Ситуация осложнялась одним совпадением, которое доживавшие свои дни пражские церберы своевременно упустили из вида. Лекция была назначена на 10 декабря — Международный День прав человека. На Вацлавской площади готовилась манифестация несломленных чехов против подавления в стране этих прав. Челядь Густава Гусака, перевертыша и предателя, который, дрожа от страха, ждал своего финального часа в президентском бастионе на Градчанах, боялась, что чешские диссиденты превратят мою лекцию в политический митинг. Для этого и был проведен осторожный зондаж, а мне даны надлежащие указания. Я сделал вид, что ничего не понял.
До лекции оставался один день. Никакой возможности что-либо предпринять у меня в Праге не было. Плотную слежку не мог заметить только слепой. Вечером мы ужинали с Иржи в писательском клубе. Не раскрывая своих замыслов, я попросил его лишь об одном: прийти на мою лекцию и задать два или три вроде бы невинных вопроса — они дали бы мне возможность «выйти за рамки». Задним числами понимаю, что Иржи должен был сразу же поставить об этом в известность вполне определенных товарищей. Но этого он не сделал. И великолепно сыграл ту роль, которую я ему отвел.
В главный конференц-зал меня вели под почетным конвоем. У всех остальных, кто туда шел, по дороге трижды проверяли пропуска. Я задал моему конвоиру наивный вопрос: «Вы уверены, что публика соберется?» Вопрос был вполне уместен — публичную лекцию назначили на четыре часа в будний день. Конвоир ответил без тени смущения: «Абсолютно уверен».

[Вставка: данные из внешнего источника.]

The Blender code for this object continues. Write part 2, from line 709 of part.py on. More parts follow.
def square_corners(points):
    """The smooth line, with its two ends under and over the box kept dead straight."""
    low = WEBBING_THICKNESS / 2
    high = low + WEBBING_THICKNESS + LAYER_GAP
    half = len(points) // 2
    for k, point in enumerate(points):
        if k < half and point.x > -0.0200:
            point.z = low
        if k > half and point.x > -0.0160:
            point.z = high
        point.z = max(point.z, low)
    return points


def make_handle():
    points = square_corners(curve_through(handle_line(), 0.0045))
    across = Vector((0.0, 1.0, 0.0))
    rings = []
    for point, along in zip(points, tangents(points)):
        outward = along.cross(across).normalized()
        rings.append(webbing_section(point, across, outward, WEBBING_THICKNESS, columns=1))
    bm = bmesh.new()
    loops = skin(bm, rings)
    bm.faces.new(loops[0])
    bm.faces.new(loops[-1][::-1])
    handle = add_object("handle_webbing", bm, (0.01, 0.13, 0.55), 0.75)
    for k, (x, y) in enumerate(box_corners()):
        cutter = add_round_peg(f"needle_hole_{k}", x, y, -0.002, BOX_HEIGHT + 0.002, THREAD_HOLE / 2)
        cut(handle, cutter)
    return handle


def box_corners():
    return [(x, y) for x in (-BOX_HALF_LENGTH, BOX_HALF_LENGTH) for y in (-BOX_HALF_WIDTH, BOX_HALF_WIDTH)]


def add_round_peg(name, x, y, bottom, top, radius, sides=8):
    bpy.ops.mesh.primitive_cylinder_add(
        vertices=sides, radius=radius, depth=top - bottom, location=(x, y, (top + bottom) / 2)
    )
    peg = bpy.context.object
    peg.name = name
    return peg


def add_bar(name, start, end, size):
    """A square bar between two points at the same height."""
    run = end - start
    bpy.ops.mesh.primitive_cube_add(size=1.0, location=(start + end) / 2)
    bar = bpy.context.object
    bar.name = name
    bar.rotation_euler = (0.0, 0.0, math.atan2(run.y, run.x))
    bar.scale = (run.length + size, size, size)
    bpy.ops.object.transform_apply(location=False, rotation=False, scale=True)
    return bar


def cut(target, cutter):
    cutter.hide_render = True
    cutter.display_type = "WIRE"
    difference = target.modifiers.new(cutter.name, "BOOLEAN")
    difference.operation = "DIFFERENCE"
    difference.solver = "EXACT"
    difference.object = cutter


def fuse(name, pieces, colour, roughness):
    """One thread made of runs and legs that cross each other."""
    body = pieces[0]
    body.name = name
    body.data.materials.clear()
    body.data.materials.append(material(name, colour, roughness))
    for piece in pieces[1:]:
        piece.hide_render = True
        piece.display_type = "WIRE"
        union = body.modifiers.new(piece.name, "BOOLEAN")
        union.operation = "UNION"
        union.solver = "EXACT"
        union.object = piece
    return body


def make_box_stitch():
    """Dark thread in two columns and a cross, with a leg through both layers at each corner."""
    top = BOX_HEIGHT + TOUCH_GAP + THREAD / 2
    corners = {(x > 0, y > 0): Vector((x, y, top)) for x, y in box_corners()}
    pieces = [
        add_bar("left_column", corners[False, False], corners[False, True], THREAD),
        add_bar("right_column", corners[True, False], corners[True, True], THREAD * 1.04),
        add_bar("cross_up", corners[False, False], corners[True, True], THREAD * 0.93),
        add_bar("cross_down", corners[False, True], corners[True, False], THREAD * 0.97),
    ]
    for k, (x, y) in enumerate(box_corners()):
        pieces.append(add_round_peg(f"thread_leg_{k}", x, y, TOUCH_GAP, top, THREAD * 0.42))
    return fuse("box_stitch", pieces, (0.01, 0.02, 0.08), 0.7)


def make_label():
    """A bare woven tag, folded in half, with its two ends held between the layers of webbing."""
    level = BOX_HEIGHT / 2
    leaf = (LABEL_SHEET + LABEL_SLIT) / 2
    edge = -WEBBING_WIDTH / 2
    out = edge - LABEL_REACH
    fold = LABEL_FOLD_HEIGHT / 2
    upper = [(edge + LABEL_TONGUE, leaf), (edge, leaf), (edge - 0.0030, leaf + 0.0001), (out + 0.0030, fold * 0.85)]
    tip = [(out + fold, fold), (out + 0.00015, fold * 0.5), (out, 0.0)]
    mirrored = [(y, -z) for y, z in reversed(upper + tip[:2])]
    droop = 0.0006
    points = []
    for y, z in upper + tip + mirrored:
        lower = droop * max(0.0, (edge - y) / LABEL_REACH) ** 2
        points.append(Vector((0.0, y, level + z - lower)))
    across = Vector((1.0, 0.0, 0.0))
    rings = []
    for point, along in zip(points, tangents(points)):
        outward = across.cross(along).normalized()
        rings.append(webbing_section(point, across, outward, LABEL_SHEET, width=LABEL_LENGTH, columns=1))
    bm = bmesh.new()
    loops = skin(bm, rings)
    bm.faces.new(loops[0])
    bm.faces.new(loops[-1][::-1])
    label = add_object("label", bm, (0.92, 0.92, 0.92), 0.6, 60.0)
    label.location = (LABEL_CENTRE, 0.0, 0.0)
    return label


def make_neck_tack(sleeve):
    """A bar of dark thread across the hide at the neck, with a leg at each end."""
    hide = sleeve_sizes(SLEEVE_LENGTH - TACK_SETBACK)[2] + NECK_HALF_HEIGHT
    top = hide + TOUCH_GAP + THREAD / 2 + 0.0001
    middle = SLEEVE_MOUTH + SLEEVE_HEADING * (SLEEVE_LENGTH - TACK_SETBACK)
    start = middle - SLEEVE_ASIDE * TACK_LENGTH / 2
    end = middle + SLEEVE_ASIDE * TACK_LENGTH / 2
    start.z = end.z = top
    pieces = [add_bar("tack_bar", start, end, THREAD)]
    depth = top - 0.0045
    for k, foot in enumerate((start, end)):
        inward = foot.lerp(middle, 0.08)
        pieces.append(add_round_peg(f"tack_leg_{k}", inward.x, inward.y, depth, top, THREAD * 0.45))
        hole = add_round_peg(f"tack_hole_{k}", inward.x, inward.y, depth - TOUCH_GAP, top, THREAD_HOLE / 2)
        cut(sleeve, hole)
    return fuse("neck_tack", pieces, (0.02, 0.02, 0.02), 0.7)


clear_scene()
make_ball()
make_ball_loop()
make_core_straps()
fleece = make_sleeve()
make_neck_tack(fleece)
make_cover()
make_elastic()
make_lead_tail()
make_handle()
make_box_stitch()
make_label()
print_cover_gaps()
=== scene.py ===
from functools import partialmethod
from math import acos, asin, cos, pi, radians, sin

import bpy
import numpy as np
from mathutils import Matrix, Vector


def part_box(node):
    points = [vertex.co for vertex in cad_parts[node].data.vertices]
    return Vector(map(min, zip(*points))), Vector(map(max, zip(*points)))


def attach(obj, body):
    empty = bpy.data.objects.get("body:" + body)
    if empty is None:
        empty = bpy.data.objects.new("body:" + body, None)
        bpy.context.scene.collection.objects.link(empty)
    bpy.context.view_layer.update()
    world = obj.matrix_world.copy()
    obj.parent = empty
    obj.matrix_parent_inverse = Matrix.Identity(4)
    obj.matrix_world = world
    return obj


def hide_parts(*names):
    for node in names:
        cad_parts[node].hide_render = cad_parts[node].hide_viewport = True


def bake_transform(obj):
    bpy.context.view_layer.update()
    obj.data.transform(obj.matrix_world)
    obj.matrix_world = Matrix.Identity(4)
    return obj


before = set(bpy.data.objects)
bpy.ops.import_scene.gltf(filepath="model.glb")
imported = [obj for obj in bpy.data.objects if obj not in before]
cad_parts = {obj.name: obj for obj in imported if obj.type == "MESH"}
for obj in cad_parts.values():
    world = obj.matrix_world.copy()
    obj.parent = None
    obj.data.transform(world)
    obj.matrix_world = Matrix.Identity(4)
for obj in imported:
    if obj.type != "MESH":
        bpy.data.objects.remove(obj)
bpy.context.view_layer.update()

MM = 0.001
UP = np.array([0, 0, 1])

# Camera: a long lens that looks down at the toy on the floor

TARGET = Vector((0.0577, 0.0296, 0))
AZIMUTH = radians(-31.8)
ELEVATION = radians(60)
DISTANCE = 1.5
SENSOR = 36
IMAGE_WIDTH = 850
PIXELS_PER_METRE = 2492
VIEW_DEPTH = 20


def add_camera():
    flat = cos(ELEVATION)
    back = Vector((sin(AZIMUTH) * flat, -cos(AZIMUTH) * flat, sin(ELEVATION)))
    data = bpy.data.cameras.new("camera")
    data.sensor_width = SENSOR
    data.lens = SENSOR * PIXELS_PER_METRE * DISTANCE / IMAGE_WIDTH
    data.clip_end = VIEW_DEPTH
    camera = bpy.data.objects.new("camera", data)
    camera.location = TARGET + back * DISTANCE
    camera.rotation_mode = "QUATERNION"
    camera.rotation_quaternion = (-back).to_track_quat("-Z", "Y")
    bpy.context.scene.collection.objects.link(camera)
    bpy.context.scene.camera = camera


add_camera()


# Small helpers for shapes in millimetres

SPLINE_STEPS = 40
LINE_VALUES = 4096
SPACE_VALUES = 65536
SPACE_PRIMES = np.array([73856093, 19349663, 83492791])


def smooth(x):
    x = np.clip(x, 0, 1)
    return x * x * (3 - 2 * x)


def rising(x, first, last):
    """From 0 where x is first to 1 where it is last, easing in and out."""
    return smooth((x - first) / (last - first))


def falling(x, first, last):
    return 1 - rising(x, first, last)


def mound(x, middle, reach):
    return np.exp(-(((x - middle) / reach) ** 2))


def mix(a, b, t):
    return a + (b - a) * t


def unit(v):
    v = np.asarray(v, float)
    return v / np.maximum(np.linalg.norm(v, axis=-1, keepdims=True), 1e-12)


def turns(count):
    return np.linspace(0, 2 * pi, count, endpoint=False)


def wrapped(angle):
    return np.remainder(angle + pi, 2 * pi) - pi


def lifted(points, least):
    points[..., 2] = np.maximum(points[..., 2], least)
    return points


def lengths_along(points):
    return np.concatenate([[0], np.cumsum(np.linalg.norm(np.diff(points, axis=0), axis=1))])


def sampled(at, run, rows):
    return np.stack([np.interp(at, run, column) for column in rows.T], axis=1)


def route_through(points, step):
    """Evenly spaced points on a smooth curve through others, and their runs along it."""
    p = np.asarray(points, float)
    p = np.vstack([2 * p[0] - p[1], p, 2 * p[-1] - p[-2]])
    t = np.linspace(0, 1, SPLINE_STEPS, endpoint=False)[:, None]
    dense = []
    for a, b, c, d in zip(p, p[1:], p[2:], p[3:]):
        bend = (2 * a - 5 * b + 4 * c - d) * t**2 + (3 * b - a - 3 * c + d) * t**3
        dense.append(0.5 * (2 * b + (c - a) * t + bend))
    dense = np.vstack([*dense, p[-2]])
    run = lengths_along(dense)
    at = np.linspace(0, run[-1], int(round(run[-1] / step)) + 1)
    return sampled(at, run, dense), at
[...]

И он был прав. В огромном зале не оказалось ни одного свободного места. Но — любопытная подробность: не оказалось и никого, кому мест не нашлось. Сколько кресел — столько людей: военная четкость. «Где переводчик?» — спросил я, увидев, что за столом, на сцене, рядом со мной остался только мой конвоир: он представился как сотрудник аппарата парламента. «В переводчике нет нужды, — невозмутимо ответил он. — У нас все до одного говорят по-русски». И опять не врал: было ясно, что означает «у нас» и где явившиеся товарищи получили свои пропуска.

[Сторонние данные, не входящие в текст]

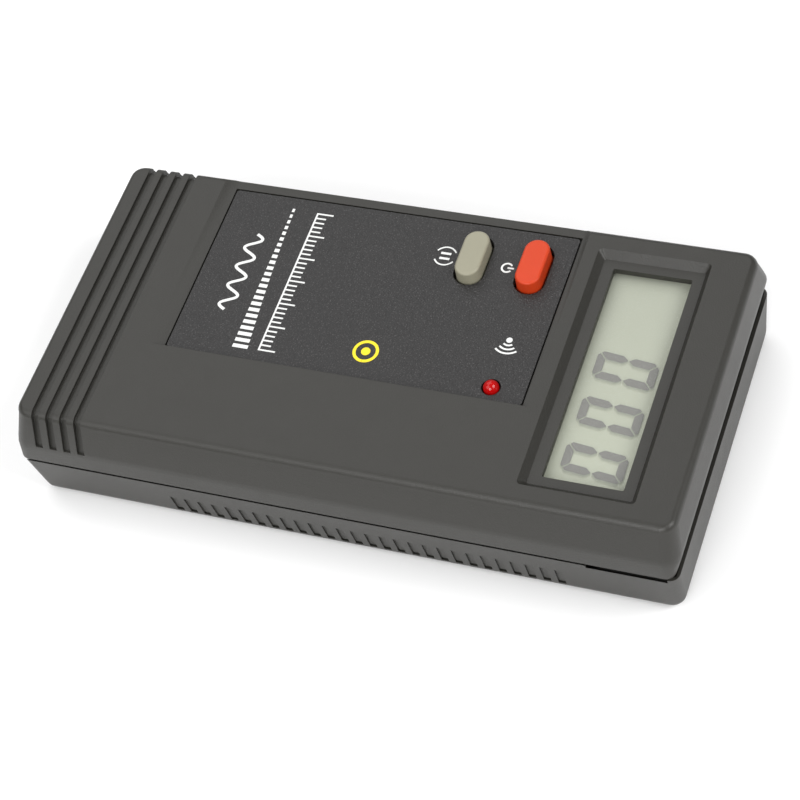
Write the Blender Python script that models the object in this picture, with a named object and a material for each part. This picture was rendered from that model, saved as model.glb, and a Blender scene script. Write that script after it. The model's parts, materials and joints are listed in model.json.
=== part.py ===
"""Hand-held electromagnetic field meter: two-part case, display, push buttons, lamp, circuit and battery.

Sizes below are in millimetres and are turned into metres as each mesh is made. +Z points out of the display
face, +Y runs to the display end, and the origin is in the middle of the flat back.
"""

import math

import bmesh
import bpy
from mathutils import Vector

MM = 0.001
GAP = 0.3                      # clearance left between neighbouring pieces
CORNER_STEPS = 6               # facets in each quarter of a rounded corner
ROUND_STEPS = 20               # facets around a screw, capacitor or post
SHARP_ANGLE = math.radians(38)

# ---- the case, outside ----
TOP_Z = 24.6
TOP_EDGE_DROP = 1.6            # height of the rounding along the top edge
CREASE_Z = 17.1                # widest level of the upper half
SPLIT_TOP_Z = 12.9             # lower rim of the upper half
SPLIT_BOTTOM_Z = 12.35         # upper rim of the lower half, at the ends
SIDE_LIP_Z = 12.1              # the same along the sides, where a dark line shows between the halves
NOTCH_LIP_Z = 11.35            # and in the long notch near the display end
TONGUE_TOP_Z = 14.4
HALF_WIDTH = 33.2
END_Y = 64.3
WALL_INNER_X = 30.1            # inside of the lower half
ROOF_Z = 21.4                  # underside of the face
FLOOR_Z = 2.0

# ---- the face ----
LABEL_X = (-28.6, 9.95)
LABEL_Y = (-40.0, 30.0)
LABEL_Z = (23.1, 23.6)
OPENING_X = 23.4
OPENING_Y = (37.8, 52.7)
BEZEL_FLOOR_Z = 23.1
BUTTON_X = -20.2
BUTTON_Y = {"power": 23.35, "hold": 11.55}
BUTTON_HALF = (5.45, 2.55)
BUTTON_HOLE_HALF = (5.9, 3.0)
BUTTON_TOP_Z = 26.0
LAMP_XY = (7.1, 23.5)
LAMP_HOLE_R = 1.8

# ---- the circuit and the battery ----
BOARD_Z = (13.0, 14.6)
ON_BOARD_Z = BOARD_Z[1] + GAP
CASE_SCREWS = [(x, y) for x in (-26.0, 26.0) for y in (-56.0, 57.6)]
BOARD_SCREWS = [(x, y) for x in (-25.5, 25.5) for y in (-4.0, 31.5)]
BATTERY_Y = (-60.9, -14.5)
TERMINAL_X = 6.35
TERMINAL_Z = 11.4

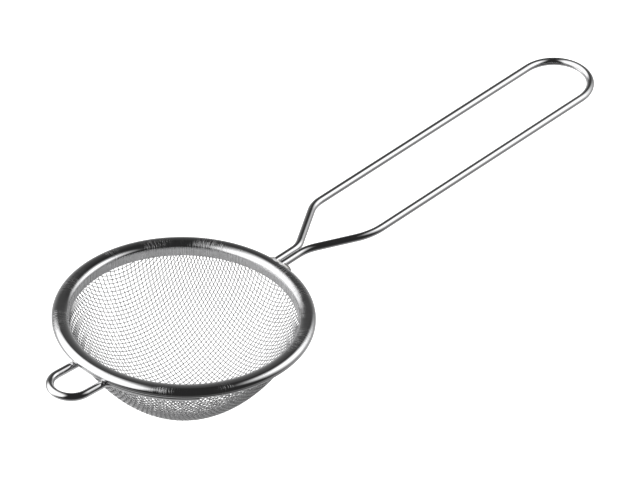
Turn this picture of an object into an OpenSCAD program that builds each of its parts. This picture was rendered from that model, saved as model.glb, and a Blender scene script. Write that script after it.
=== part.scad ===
// Small round wire-mesh sifter: a rolled steel rim that clamps a woven bowl,
// with a long bent-wire handle on one side and a wire rest hook on the other.
//
// Origin: centre of the rim, level with its top. +Z up, +X along the handle,
// the rest hook points to -X. Millimetres.

/* [Rim] */
// Outer diameter of the rolled rim
rim_d = 80; // [60:1:120]
// Half width of the rounded outer nose of the rim
nose_w = 2.0; // [1.2:0.1:3]
// Height of the rounded outer nose
nose_h = 1.66; // [1:0.02:3]
// Width of the slope that falls from the crest to the collar
slope_w = 3.2; // [2:0.1:5]
// Fall of that slope
slope_h = 2.03; // [1:0.01:3]
// Roundness of that slope: 2 is an ellipse, more is flatter on top and steeper at the collar
slope_round = 2.6; // [2:0.1:4]
// Height of the collar below the slope
collar_h = 2.34; // [1:0.01:6]
// Radius of the rolled hem along the lower outer edge
hem_r = 0.5; // [0.3:0.05:0.8]
// Thickness of the rim's steel strip
strip_t = 0.4; // [0.3:0.05:0.8]
// Wire diameter of the hoop inside the rim
hoop_d = 1.8; // [1:0.1:2.4]

/* [Bowl] */
// Thickness of the woven cloth
cloth_t = 0.55; // [0.3:0.05:1]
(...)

Строго говоря, выступать перед сборищем чешских кагебешников не имело ни малейшего смысла, но — «если делать, то по-большому»: пригодился этот девиз Юлиана. Их тупая, злобная настороженность меня лишь разозлила и прибавила куража. Горбачевская перестройка предстала в таком романтическом облике, который был далек от реальности.

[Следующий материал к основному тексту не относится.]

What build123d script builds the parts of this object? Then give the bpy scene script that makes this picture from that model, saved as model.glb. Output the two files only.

Непоследовательность и ограниченность наших реформ были для меня очевидны. Но их критика здесь была бы бальзамом для заполнившего зал послушного стада. Пришлось говорить о желаемом как о том, что будто бы уже свершилось: об освобождении от оков сталинизма, о гарантиях прав личности, о политических и гражданских свободах…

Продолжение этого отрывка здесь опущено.